MLB

Lester is more: Red Sox lefty shuts down Yankees

BOSTON — Jon Lester gave the Red Sox the outing the Yankees desperately needed from their own ace lefty, CC Sabathia.

Sabathia struggled yet again in the Yankees 5-1 loss at Fenway Park Saturday, proving to be no match for Lester, who retired the first nine Yankees he faced and gave up one run over eight innings.

“He located even better than he normally does,” said Lyle Overbay, who struck out all three times he faced Lester. “A lot of pitches looked like they were going to be strikes and they ended up either out of the zone or maybe just on the bottom.”

The left-handed hitting Overbay came into the game with good numbers against Lester, going 9-for-25 with two homers and two doubles to go along with three walks and nine RBIs.

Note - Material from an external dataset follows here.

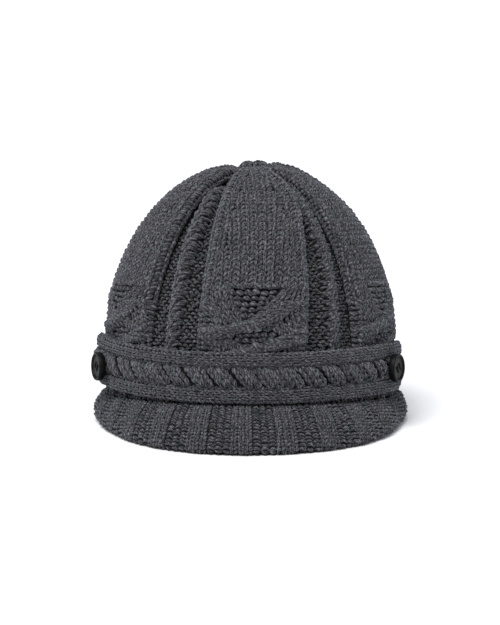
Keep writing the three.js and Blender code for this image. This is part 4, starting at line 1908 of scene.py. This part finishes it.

But an even more effective cutter than usual — and a weaker Yankees lineup — gave Lester and the surging Red Sox more than enough to work with.

“He was throwing his pitches and doing whatever he wanted,” said Robinson Cano, who grounded out three times against Lester (14-8). “His cutter was tough.”

Curtis Granderson was the only Yankee to do any damage against Lester, with a fourth-inning triple leading to the team’s lone run then adding a leadoff double in the sixth.

“He moved the ball around really well and threw his cutter effectively,” manager Joe Girardi said. “He threw a lot of strikes and seemed to be ahead of all our guys.’’

It helped that the Yankees were without Alfonso Soriano, leaving the struggling Vernon Wells hitting in fifth followed by Overbay then the light-hitting Brendan Ryan, Ichiro Suzuki and catcher J.R. Murphy his first start in the majors.

“He wasn’t that much different than he normally is,” Overbay said. “But it was like he had two different fastballs that were cutting even more. It was kind of an extra weapon.”

Other than Granderson’s two extra-base hits, Lester surrendered just a one-out single to Ryan and a pair of walks, as the Yankees got more than one baserunner in an inning just once.

“He just took control of the game and we couldn’t get it away from him,” Overbay said.